WHAT IS NEEDED: Repeat exactly, and only, the lines below starting at the line that contains "clutch_side_half();" and ending at the line that contains "record = json.load(file)", inclusive of both.

#### DATA LINES

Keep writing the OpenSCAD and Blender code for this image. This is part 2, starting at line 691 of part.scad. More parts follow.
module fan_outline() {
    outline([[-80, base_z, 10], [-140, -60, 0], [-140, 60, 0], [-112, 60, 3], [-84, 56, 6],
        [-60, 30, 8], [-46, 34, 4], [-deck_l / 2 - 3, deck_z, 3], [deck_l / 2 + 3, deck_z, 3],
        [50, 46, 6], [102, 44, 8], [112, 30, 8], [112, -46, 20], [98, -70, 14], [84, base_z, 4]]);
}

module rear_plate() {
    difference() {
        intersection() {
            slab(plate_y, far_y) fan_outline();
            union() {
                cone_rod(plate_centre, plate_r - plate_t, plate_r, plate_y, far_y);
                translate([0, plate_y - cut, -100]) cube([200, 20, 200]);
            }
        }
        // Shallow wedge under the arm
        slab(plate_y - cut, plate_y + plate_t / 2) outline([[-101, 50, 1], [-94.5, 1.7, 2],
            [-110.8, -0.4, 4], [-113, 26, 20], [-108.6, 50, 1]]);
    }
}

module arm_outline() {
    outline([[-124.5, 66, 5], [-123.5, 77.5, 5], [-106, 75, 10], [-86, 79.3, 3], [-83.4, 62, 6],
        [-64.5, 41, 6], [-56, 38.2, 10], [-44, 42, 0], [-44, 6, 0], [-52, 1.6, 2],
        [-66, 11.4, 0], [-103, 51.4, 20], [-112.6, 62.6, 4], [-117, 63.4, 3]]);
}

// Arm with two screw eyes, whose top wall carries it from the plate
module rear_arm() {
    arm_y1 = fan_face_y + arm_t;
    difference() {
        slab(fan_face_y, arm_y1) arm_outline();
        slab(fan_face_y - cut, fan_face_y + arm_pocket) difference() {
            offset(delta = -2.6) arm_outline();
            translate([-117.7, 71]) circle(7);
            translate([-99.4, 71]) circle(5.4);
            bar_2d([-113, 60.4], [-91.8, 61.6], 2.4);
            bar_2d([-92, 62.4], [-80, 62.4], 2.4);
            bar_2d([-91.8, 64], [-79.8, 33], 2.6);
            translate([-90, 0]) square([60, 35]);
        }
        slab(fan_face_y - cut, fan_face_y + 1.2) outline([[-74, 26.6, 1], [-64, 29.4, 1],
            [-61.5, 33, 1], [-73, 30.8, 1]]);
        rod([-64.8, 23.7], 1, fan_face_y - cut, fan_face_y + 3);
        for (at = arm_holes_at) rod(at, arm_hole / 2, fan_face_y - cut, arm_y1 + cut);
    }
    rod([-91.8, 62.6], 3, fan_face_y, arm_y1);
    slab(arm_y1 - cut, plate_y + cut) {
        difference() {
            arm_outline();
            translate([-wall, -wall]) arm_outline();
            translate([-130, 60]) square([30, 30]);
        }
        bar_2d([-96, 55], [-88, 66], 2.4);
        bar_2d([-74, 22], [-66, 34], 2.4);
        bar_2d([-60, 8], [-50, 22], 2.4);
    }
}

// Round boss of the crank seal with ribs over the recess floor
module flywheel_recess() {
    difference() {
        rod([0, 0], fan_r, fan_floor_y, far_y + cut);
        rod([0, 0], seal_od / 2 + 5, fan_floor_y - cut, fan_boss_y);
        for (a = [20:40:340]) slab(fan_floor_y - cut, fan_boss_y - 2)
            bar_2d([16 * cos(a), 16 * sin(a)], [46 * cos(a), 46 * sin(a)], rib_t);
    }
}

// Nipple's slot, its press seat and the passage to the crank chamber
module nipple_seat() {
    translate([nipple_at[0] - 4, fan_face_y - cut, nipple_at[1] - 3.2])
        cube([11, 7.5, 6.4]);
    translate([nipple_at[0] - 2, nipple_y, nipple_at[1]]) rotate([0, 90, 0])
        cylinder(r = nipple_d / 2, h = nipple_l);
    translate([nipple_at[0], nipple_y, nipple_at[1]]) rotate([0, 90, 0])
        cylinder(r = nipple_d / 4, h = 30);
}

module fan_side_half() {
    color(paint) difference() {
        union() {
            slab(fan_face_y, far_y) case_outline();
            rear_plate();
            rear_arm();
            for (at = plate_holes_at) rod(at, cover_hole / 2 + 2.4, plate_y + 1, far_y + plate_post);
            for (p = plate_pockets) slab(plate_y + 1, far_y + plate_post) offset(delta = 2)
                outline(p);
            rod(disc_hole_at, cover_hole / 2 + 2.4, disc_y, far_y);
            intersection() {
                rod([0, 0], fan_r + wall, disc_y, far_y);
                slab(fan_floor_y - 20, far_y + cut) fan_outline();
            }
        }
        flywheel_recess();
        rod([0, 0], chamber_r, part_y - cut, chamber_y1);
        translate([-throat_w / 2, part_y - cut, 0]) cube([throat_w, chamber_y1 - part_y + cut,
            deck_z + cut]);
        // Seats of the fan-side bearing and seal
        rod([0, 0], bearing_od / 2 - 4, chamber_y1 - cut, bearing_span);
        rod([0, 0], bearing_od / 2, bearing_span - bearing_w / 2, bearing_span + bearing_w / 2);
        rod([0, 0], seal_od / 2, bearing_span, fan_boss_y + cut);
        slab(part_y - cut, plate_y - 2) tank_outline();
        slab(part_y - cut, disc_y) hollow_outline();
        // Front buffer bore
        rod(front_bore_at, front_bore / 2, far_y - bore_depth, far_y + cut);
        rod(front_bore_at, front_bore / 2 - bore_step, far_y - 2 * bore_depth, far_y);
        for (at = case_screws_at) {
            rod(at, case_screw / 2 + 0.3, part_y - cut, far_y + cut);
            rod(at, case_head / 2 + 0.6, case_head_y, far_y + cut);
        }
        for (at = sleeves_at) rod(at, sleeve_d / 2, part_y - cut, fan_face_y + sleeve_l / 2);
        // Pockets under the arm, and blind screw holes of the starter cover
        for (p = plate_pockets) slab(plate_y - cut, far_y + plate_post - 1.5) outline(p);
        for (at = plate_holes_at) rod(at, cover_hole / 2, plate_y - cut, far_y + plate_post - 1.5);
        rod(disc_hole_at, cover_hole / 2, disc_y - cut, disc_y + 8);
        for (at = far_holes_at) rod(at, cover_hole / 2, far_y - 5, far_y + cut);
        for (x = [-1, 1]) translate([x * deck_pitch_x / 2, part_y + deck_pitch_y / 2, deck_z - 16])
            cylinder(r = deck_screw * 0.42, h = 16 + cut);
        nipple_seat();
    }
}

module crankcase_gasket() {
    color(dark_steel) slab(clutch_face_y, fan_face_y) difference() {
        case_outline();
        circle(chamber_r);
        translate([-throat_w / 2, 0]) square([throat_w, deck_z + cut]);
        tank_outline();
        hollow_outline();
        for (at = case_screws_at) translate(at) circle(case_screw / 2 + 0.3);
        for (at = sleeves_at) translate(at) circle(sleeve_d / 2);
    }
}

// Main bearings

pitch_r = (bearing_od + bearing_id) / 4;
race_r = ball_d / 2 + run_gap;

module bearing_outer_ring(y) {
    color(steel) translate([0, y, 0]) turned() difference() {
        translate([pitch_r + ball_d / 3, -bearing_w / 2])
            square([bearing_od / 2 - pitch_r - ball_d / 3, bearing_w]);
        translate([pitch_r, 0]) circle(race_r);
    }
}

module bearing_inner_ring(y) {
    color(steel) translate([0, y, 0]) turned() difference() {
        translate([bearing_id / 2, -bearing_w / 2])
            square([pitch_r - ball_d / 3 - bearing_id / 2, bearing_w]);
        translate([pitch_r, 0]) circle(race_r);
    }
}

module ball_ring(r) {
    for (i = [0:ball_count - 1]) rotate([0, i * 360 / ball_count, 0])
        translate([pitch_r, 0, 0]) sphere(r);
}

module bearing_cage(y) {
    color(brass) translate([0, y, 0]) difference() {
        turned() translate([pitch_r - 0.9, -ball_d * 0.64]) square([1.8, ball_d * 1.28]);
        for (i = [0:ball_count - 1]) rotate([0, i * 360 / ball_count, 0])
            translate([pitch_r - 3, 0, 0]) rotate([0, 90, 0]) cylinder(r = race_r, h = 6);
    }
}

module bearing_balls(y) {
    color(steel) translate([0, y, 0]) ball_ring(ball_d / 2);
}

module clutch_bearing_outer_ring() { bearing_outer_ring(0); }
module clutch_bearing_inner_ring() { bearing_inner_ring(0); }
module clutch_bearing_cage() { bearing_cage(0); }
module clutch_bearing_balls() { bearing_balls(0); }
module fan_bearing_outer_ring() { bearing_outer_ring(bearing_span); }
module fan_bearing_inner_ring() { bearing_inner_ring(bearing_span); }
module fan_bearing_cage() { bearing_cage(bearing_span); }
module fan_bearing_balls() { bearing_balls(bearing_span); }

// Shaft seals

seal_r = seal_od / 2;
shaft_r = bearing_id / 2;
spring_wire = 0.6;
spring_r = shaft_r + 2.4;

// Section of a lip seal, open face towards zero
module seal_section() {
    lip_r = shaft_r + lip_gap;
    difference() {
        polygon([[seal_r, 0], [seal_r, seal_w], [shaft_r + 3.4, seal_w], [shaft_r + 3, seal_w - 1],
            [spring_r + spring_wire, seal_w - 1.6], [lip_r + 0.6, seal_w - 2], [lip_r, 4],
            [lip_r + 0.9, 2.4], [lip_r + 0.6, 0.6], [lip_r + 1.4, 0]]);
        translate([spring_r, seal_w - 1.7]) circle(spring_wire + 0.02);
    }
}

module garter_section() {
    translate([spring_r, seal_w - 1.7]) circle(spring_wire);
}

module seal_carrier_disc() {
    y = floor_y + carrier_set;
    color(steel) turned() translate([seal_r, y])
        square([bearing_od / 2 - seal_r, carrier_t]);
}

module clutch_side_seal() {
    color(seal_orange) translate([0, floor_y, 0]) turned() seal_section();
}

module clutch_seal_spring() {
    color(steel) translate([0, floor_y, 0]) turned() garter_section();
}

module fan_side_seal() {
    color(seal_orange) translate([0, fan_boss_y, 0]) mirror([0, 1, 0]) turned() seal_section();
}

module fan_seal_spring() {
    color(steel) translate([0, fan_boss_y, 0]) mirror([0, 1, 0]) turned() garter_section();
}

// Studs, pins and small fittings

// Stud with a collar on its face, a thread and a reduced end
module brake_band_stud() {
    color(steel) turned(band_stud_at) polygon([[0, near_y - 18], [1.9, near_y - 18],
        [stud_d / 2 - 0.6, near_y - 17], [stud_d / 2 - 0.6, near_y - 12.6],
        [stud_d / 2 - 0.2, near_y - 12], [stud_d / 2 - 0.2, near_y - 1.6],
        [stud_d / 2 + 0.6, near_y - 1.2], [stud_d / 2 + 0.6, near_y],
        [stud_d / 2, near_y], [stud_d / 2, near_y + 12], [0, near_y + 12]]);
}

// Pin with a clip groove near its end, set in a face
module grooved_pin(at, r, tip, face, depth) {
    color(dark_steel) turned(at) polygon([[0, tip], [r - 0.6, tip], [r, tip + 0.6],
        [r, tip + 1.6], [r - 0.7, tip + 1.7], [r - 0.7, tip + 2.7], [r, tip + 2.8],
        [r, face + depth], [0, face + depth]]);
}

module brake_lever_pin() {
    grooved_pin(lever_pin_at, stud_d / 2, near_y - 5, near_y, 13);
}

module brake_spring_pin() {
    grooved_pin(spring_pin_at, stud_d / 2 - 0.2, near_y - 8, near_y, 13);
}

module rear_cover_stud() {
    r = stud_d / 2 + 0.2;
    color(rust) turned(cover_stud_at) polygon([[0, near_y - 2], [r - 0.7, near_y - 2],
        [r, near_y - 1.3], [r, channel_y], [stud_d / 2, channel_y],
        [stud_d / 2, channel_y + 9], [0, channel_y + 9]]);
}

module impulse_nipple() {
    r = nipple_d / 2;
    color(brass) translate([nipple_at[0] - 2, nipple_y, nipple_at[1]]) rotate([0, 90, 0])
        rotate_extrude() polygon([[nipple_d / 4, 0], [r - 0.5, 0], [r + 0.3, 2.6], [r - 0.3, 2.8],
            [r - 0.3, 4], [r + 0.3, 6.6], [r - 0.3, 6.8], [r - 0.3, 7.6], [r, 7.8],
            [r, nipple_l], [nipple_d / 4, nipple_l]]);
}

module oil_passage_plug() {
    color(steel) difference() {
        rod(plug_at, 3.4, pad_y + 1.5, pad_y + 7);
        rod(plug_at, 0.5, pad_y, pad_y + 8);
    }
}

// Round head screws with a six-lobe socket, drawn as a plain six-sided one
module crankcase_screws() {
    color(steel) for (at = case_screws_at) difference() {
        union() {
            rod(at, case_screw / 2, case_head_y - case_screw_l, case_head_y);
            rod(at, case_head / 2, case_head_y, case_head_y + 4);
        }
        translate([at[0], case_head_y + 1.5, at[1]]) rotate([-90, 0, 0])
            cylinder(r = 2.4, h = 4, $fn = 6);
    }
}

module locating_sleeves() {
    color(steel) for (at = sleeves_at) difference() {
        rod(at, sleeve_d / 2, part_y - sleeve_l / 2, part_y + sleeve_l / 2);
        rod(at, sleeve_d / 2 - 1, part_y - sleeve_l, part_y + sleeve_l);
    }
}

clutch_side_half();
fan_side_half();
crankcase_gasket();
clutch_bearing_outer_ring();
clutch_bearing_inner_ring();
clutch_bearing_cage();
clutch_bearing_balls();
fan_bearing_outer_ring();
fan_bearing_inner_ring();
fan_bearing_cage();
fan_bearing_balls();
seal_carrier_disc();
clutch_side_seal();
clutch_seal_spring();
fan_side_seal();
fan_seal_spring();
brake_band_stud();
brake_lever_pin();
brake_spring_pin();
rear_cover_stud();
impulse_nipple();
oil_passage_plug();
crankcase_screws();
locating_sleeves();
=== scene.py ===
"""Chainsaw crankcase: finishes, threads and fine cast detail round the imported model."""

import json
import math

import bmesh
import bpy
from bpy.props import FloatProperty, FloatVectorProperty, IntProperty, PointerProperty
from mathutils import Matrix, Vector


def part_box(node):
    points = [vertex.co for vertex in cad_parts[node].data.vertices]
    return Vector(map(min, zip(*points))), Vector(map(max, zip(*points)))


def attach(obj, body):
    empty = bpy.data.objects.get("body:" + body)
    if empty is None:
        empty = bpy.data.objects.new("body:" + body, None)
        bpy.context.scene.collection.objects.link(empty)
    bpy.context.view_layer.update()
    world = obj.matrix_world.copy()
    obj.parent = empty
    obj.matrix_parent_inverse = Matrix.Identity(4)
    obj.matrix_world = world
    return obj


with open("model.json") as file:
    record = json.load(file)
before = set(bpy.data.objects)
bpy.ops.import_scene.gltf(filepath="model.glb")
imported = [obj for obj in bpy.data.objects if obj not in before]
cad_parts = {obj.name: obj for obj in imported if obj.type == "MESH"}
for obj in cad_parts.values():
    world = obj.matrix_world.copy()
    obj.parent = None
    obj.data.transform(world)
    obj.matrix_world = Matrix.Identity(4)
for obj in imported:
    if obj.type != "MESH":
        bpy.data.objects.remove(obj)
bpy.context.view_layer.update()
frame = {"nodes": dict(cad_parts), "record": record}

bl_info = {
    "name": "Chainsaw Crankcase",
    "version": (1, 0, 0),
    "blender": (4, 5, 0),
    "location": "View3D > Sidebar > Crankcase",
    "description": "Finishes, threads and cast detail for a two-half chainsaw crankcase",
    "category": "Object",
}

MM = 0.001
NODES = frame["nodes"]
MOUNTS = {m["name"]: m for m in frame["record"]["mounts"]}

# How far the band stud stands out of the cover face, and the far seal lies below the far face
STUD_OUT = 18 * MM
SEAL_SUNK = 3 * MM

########

TASK OUTPUT:
clutch_side_half();
fan_side_half();
crankcase_gasket();
clutch_bearing_outer_ring();
clutch_bearing_inner_ring();
clutch_bearing_cage();
clutch_bearing_balls();
fan_bearing_outer_ring();
fan_bearing_inner_ring();
fan_bearing_cage();
fan_bearing_balls();
seal_carrier_disc();
clutch_side_seal();
clutch_seal_spring();
fan_side_seal();
fan_seal_spring();
brake_band_stud();
brake_lever_pin();
brake_spring_pin();
rear_cover_stud();
impulse_nipple();
oil_passage_plug();
crankcase_screws();
locating_sleeves();
=== scene.py ===
"""Chainsaw crankcase: finishes, threads and fine cast detail round the imported model."""

import json
import math

import bmesh
import bpy
from bpy.props import FloatProperty, FloatVectorProperty, IntProperty, PointerProperty
from mathutils import Matrix, Vector


def part_box(node):
    points = [vertex.co for vertex in cad_parts[node].data.vertices]
    return Vector(map(min, zip(*points))), Vector(map(max, zip(*points)))


def attach(obj, body):
    empty = bpy.data.objects.get("body:" + body)
    if empty is None:
        empty = bpy.data.objects.new("body:" + body, None)
        bpy.context.scene.collection.objects.link(empty)
    bpy.context.view_layer.update()
    world = obj.matrix_world.copy()
    obj.parent = empty
    obj.matrix_parent_inverse = Matrix.Identity(4)
    obj.matrix_world = world
    return obj


with open("model.json") as file:
    record = json.load(file)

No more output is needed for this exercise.